What if my landlord refuses to return the deposit and gives no reason?

Send a written demand letter first, giving a reasonable deadline (14 days is common). If there is no response, a deposit dispute is a private contract matter settled in the civil courts — claims up to RM5,000 can use the Magistrates' Court small-claims procedure without a lawyer. Keep your stamped TA, move-in photos, demand letter and any written communication.

What counts as fair wear and tear that a landlord cannot deduct for?

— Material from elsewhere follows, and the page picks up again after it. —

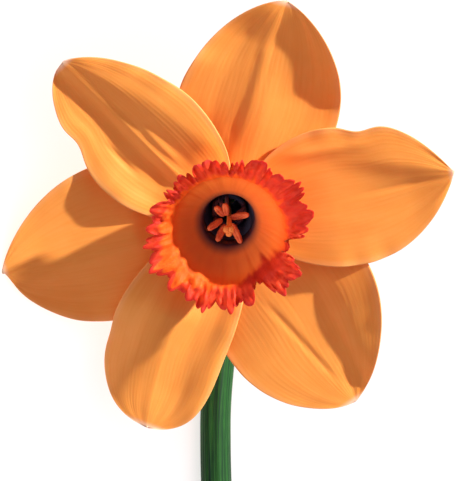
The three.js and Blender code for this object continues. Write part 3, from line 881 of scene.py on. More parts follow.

Fair wear and tear is gradual, normal deterioration from ordinary use — faded paint after 2+ years, minor floor scuffs, slight discolouration of fittings. There is no statutory Malaysian definition; the standard is contractual and common-law reasonableness. The key is evidence: move-in and move-out photos showing the item was already in that condition.

Is Zero Deposit available on every SPEEDHOME rental?

No. Zero Deposit is a managed rental-risk system that applies only to selected eligible listings. It is not a financial guarantee product. The move-out process for Zero Deposit tenancies is otherwise the same — joint inspection and photo documentation still apply. Check the individual listing for eligibility before assuming it qualifies.

Do I need a lawyer for a deposit dispute?

Not for small claims. The Magistrates' Court small-claims procedure handles claims up to RM5,000 without a lawyer (per Rules of Court 2012 Order 93 and the Magistrates' Court / Sessions Court jurisdictional limits). For larger amounts, the Magistrates' Court (up to RM100,000) and Sessions Court (up to RM1,000,000) hear tenancy deposit cases; legal representation is optional but often advisable for larger sums. Prepare your stamped TA, receipts, photos and demand letter as your primary evidence.

What is the single most important action at move-out?

The joint inspection. Both you and the landlord walk through the property together, agree on condition, sign the inspection report, and exchange key-return acknowledgment. Done properly and with the move-in photo record to compare, it closes most disputes before they start. Skip it and your documentary position in any civil claim is significantly weaker.